Зал смотрел «Войну и мир», замирая от восторга, а в это время без лёгкого даже шипения испарялся весь Голливуд, всё современное кино, и билась в душе грусть: боже мой, бедные мы бедные, что мы смотрим! что мы читаем сегодня! В этот просмотр я, знающая картину наизусть, обратила внимание на то, как дивно снят коварный обман жизнью – князя Андрея. Как он, разочарованный и всё-всё понимающий, влипает в великую иллюзию, устроенную жизнью, задействовавшей весь свой арсенал обольщения: весенний лес, лунную ночь, прелестную девочку... да вдобавок, зная Бондарчука, мы же понимаем, что всё настоящее в кадре: весна так весна, луна так луна. В сражениях даже на пятом плане бегут настоящие люди, и на их мундирах все пуговицы – те, что надо. А вот грандиозная сцена выноса перед сражением Смоленской иконы Божьей Матери – подробная, торжественная, с песнопениями, так вы говорите, всю дорогу при Советах религию гнобили?

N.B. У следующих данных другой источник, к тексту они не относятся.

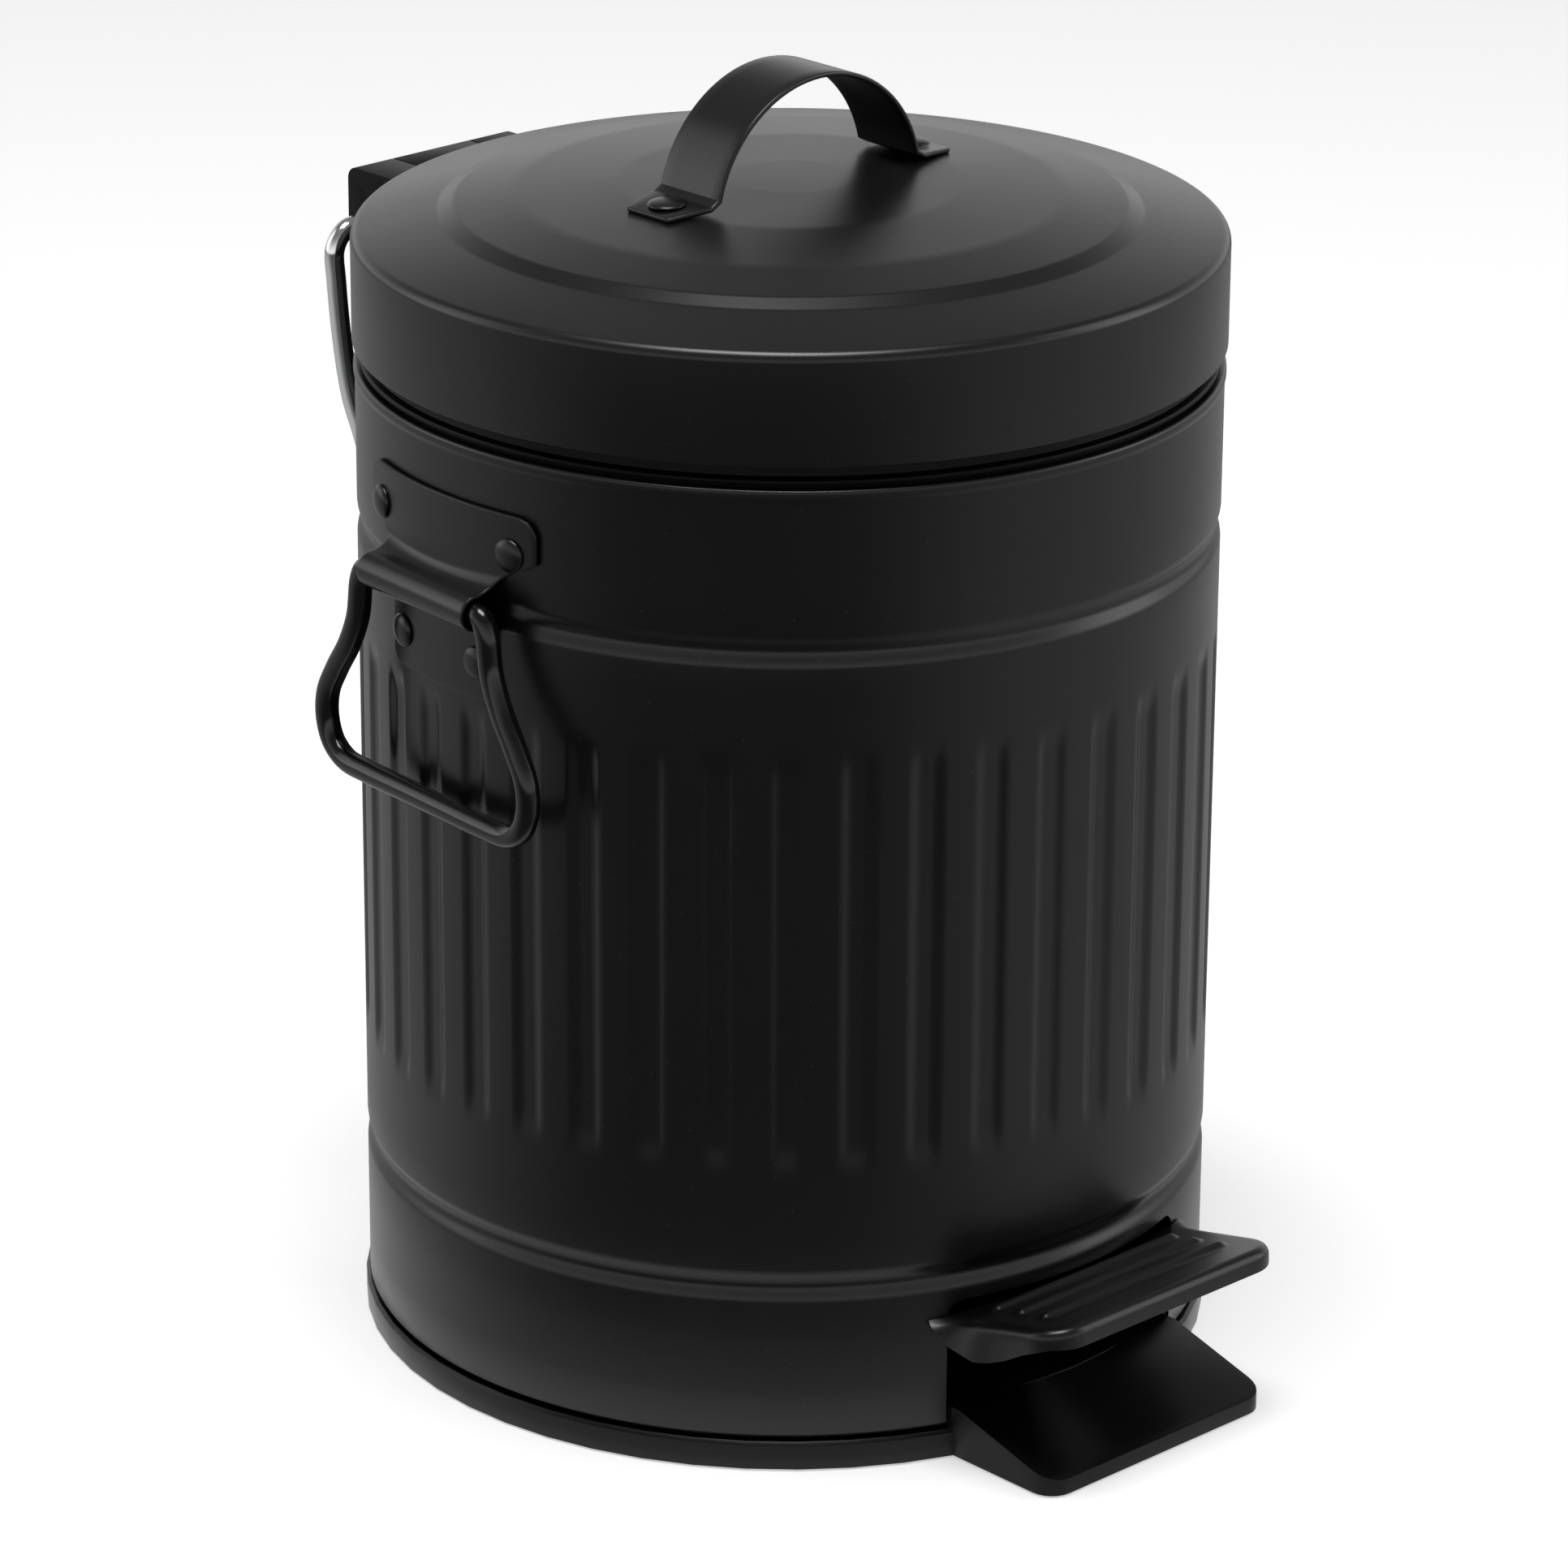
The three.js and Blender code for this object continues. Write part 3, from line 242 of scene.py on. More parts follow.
def thicken(obj, millimetres, even=True):
    """Gives a sheet its thickness behind its faces. Even off keeps a tight fold's corners in."""
    wall = obj.modifiers.new("Wall", "SOLIDIFY")
    wall.thickness = millimetres * MM
    wall.offset = -1
    wall.use_even_offset = even
    return obj


def ease_edges(obj, millimetres, segments=2, degrees=35):
    """Rounds the sharp edges."""
    bevel = obj.modifiers.new("Eased edges", "BEVEL")
    bevel.width = millimetres * MM
    bevel.segments = segments
    bevel.limit_method = "ANGLE"
    bevel.angle_limit = math.radians(degrees)
    return obj


def combine(obj, operation, other):
    """Cuts the other shape out of the object (DIFFERENCE) or joins it (UNION), and removes it."""
    cut = obj.modifiers.new("Combine", "BOOLEAN")
    cut.operation = operation
    cut.solver = "MANIFOLD"
    cut.object = other
    baked(obj)
    bpy.data.objects.remove(other)
    return obj


def prism(name, outline, low, high, axis="z"):
    """An outline of (u, v) points run from low to high along an axis."""
    order = {"z": (0, 1, 2), "y": (0, 2, 1), "x": (2, 0, 1)}[axis]
    n = len(outline)
    points = [tuple((u, v, w)[i] for i in order) for w in (low, high) for u, v in outline]
    faces = [tuple(range(n))[::-1], tuple(range(n, 2 * n))]
    faces += [(i, (i + 1) % n, (i + 1) % n + n, i + n) for i in range(n)]
    return face_out(mesh_object(name, points, faces))


def from_node(name, node, edge=0.4, segments=2, degrees=32):
    """A finer copy of a frame node: its loose triangles welded, flats joined and edges eased."""
    mesh = NODES[node].data.copy()
    obj = bpy.data.objects.new(name, mesh)
    bpy.context.scene.collection.objects.link(obj)
    bm = bmesh.new()
    bm.from_mesh(mesh)
    bmesh.ops.remove_doubles(bm, verts=bm.verts, dist=2e-6)
    bmesh.ops.dissolve_limit(bm, angle_limit=math.radians(1), verts=bm.verts, edges=bm.edges)
    bm.to_mesh(mesh)
    bm.free()
    mesh.materials.clear()
    if "custom_normal" in mesh.attributes:
        mesh.attributes.remove(mesh.attributes["custom_normal"])
    if edge:
        ease_edges(obj, edge, segments, degrees)
        baked(obj)
    return soften(obj, degrees)


def sheet_faces(rows, columns, turned=False):
    """The faces between neighbouring rows of a sheet's points."""
    starts = [i * columns + k for i in range(rows - 1) for k in range(columns - 1)]
    if turned:
        return [(a, a + columns, a + columns + 1, a + 1) for a in starts]
    return [(a, a + 1, a + columns + 1, a + columns) for a in starts]


def face_towards(obj, face, direction):
    """Flips a sheet if the given face looks away from the direction."""
    if obj.data.polygons[face].normal.dot(Vector(direction)) < 0:
        obj.data.flip_normals()


def mirrored(half):
    """A line from the right half's points on to the left half's."""
    return half + [(-x, y, z) for x, y, z in reversed(half)]


def settle(obj, body, slot, look, *nodes):
    """Gives a finished piece its material and its body, and hides the nodes that it stands for. The slot is
    not used.
    """
    obj.data.materials.clear()
    obj.data.materials.append(finish(look))
    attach(obj, body)
    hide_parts(*nodes)
    return obj


def dress(name, node, body, slot, look, edge=0.4, segments=2):
    """Settles a finer copy of a frame node in its place."""
    return settle(from_node(name, node, edge, segments), body, slot, look, node)


def smooth_path(points, per_span=8):
    """Points along a centripetal Catmull-Rom curve through the given ones."""
    p = [np.array(q, float) for q in points]
    p = [2 * p[0] - p[1], *p, 2 * p[-1] - p[-2]]
    out = []
    for i in range(1, len(p) - 2):
        q = p[i - 1 : i + 3]
        t = [0.0]
        for a, b in zip(q, q[1:]):
            t.append(t[-1] + math.sqrt(np.linalg.norm(b - a)))
        for k in range(per_span):
            u = t[1] + (t[2] - t[1]) * k / per_span

            def blend(a, b, low, high):
                return (t[high] - u) / (t[high] - t[low]) * a + (u - t[low]) / (t[high] - t[low]) * b

            a1, a2, a3 = (blend(q[j], q[j + 1], j, j + 1) for j in range(3))
            out.append(blend(blend(a1, a2, 0, 2), blend(a2, a3, 1, 3), 1, 2))
    out.append(p[-2])
    return out


# ---------------- node trees


class Nodes:
    """Lays out nodes in a tree."""

    def __init__(self, tree):
        self.tree = tree
        self.nodes = tree.nodes

    def link(self, source, target):
        self.tree.links.new(source, target)

    def feed(self, socket, value):
        """Links a socket to another one, or sets it to a plain value."""
        if isinstance(value, bpy.types.NodeSocket):
            self.link(value, socket)
        else:
            socket.default_value = value

    def node(self, kind, inputs=None, **settings):
        made = self.nodes.new(kind)
        for key, value in settings.items():
            setattr(made, key, value)
        for key, value in (inputs or {}).items():
            self.feed(made.inputs[key], value)
        return made

    def math(self, operation, *values, clamp=False):
        made = self.node("ShaderNodeMath", dict(enumerate(values)), operation=operation, use_clamp=clamp)
        return made.outputs[0]

    def ramp(self, value, a, b, c, d, kind="SMOOTHSTEP"):
        """Maps the value from the range a to b on to the range c to d."""
        inputs = dict(enumerate((value, a, b, c, d)))
        return self.node("ShaderNodeMapRange", inputs, interpolation_type=kind).outputs[0]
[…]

Никакой архаики, никакой затянутости: совершенное кино. Понятно, как оно ушибло наших режиссёров, уж тем более критиков: следовало ведь поддерживать всё гонимое и неофициальное, а не падать ниц перед человеком, ставшим народным артистом СССР в 31 год по распоряжению Сталина. Сравните целые шкафы книг, написанных о Тарковском и крошечную полку того, что написано о Бондарчуке. Особенную обструкцию ему устроили после его гениальной картины «Степь» по Чехову (1977), поскольку он посмел залезть на территорию прогрессивной интеллигенции – дескать, снимай своего Шолохова, не трожь нашего Антона Павловича!
Но подросло уже не одно поколение зрителей вне этих давних разборок, и они искренне не понимают, отчего надо выбирать между Тарковским и Бондарчуком. Как говорил Гёте, когда шли споры, кто круче, он или Шиллер: «Вот дураки! Они бы лучше радовались, что у них есть два таких парня!» На самом деле всю историю отечественного кинематографа (как и театра) надо переписывать, а некому. И негде: мысль о кино замерла...
В идеале реставрированный вариант эталонного фильма Сергея Бондарчука хорошо бы посмотреть всем, кто ещё может что-то смотреть. Он должен идти всегда.
Дабы, споря о каких-то там «Джокерах» заморских, люди знали, понимали, чувствовали: высшая точка развития мирового кинематографа когда-то была в России.